* **Aim of the exercise**: Each line from the beginning of the data below through the line containing "from math import sqrt" should be repeated exactly, please.
═══ Data segment
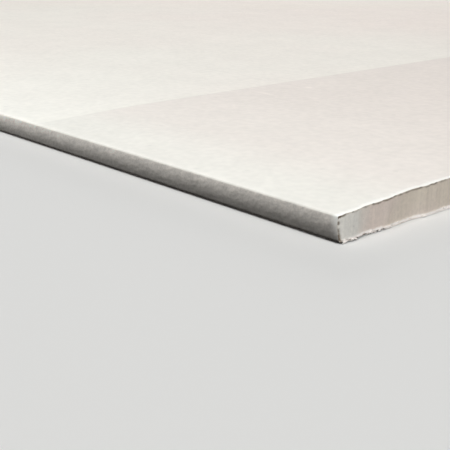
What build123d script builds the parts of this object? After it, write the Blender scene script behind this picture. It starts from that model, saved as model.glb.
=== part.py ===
from build123d import *
import os
from math import sqrt

# Gypsum plasterboard sheet with two tapered long edges, lying face up.
# X runs along the sheet, Y across it and Z up. The origin is at the middle of the back.
# All sizes are in millimetres.

# Overall sheet
sheet_length = 2438.4
sheet_width = 1219.2
sheet_thickness = 12.7

# Papers
face_paper_thickness = 0.35
back_paper_thickness = 0.35
flap_width = 25.0               # face paper folded under the sheet, measured from the long edge
back_paper_inset = 14.0         # from the long edge to the edge of the back paper

# Long edges
taper_width = 60.0              # band along each long edge where the face slopes down
taper_depth = 1.8               # how far the face has dropped where the slope meets the edge
taper_blend_radius = 250.0      # soft break between the flat face and the slope
edge_bow_radius = 22.0          # the side of the sheet bulges gently outwards
widest_line_depth = 4.2         # from the face level down to the widest line of the side
arris_radius = 1.0              # bend of the paper between the slope and the side
heel_radius = 2.8               # bend of the paper between the side and the flap

# Heights and places that follow from these
arris_height = sheet_thickness - taper_depth
widest_line_height = sheet_thickness - widest_line_depth
flap_height = back_paper_thickness
half_width = sheet_width / 2


def side_at(height):
    """Distance from the sheet's middle to the bowed side at a height above the floor."""
    rise = height - widest_line_height
    return half_width - edge_bow_radius + sqrt(edge_bow_radius**2 - rise**2)


slope_start = (half_width - taper_width, sheet_thickness)
arris = (side_at(arris_height), arris_height)
widest = (half_width, widest_line_height)
heel = (side_at(flap_height), flap_height)

# Closed outline of the sheet inside the outer skin of the face paper, looking along the sheet
with BuildSketch() as wrapped_outline:
    with BuildLine():
        Line(slope_start, arris)
        ThreePointArc(arris, widest, heel)
        mirror(about=Plane.YZ)
        Line((-slope_start[0], sheet_thickness), slope_start)
        Line((-heel[0], flap_height), heel)
    make_face()
    for bend, radius in (
        (slope_start, taper_blend_radius),
        (arris, arris_radius),
        (heel, heel_radius),
    ):
        for side in (1, -1):
            corner = wrapped_outline.vertices().sort_by_distance((side * bend[0], bend[1]))[0]
            fillet(corner, radius=radius)

# Strip of the back that the two folded flaps leave open
open_back_width = sheet_width - 2 * flap_width
open_back_place = (0, flap_height + face_paper_thickness / 2)

sawn_end = Plane.YZ.offset(-sheet_length / 2)

# Gypsum core: fills the wrap and comes down between the flaps to the back paper
with BuildPart() as gypsum_core:
    with BuildSketch(sawn_end):
        offset(wrapped_outline.face(), amount=-face_paper_thickness)
        with Locations(open_back_place):
            Rectangle(open_back_width, face_paper_thickness)
    extrude(amount=sheet_length)
gypsum_core.part.label = "gypsum_core"

# Face paper: one skin over the face, down both sides and folded under as two flaps
with BuildPart() as face_paper:
    with BuildSketch(sawn_end):
        add(wrapped_outline.face())
        offset(wrapped_outline.face(), amount=-face_paper_thickness, mode=Mode.SUBTRACT)
        with Locations(open_back_place):
            Rectangle(open_back_width, face_paper_thickness, mode=Mode.SUBTRACT)
    extrude(amount=sheet_length)
face_paper.part.label = "face_paper"

# Back paper: one flat strip under the core that laps over both flaps
with BuildPart() as back_paper:
    with BuildSketch(Plane.XY):
        Rectangle(sheet_length, sheet_width - 2 * back_paper_inset)
    extrude(amount=back_paper_thickness)
back_paper.part.label = "back_paper"

os.makedirs("parts", exist_ok=True)
export_step(gypsum_core.part, "parts/gypsum_core.step")
export_step(face_paper.part, "parts/face_paper.step")
export_step(back_paper.part, "parts/back_paper.step")
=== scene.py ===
import math
from functools import partial

import bmesh
import bpy
import numpy as np
from bpy.props import FloatProperty, FloatVectorProperty, IntProperty, PointerProperty
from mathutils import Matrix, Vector


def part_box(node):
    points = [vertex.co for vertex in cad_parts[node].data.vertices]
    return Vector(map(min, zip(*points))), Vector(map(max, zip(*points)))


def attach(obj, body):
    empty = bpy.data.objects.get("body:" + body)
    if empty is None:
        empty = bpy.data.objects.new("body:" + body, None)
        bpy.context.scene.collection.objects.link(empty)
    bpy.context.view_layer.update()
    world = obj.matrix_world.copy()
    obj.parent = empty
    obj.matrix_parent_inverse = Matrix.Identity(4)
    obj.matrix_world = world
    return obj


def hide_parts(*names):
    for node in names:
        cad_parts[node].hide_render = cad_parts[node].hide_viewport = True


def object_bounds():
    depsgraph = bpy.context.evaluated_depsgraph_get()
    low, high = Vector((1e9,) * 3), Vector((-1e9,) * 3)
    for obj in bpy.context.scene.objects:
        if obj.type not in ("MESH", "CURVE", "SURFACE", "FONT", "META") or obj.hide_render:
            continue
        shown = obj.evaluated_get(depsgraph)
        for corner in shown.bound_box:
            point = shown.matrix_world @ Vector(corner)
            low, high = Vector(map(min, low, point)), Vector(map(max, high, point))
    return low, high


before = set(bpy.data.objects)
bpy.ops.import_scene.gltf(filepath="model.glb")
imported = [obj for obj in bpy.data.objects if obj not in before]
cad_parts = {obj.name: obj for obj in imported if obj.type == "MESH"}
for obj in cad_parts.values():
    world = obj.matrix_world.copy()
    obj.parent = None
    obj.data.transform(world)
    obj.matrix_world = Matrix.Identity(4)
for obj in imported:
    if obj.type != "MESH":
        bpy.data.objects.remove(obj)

bl_info = {
    "name": "Drywall sheet",
    "version": (1, 0, 0),
    "blender": (4, 5, 0),
    "location": "View3D > Sidebar > Drywall",
    "description": "Dresses a gypsum board: papered face, wrapped long edges and sawn ends",
    "category": "Add Mesh",
}

# The sheet lies on Z 0 with X along it and Y across it. Everything is in metres.
MM = 0.001
BODY = "root"
DUST_REACH = 8 * MM
# Picked by search, from 4000, 400 and about 29,000 seeds: the saw's by how well the +X end's top edge
# follows its line measured in the photograph, and the tufts' by where brown fibre shows at that corner.
SAW_SEED, SAW_RIPPLE_SEED, TUFT_SEED = 434, 138, 116268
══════
* **Correct output**:
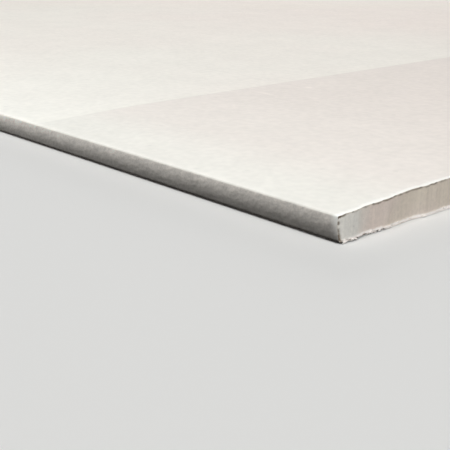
What build123d script builds the parts of this object? After it, write the Blender scene script behind this picture. It starts from that model, saved as model.glb.
=== part.py ===
from build123d import *
import os
from math import sqrt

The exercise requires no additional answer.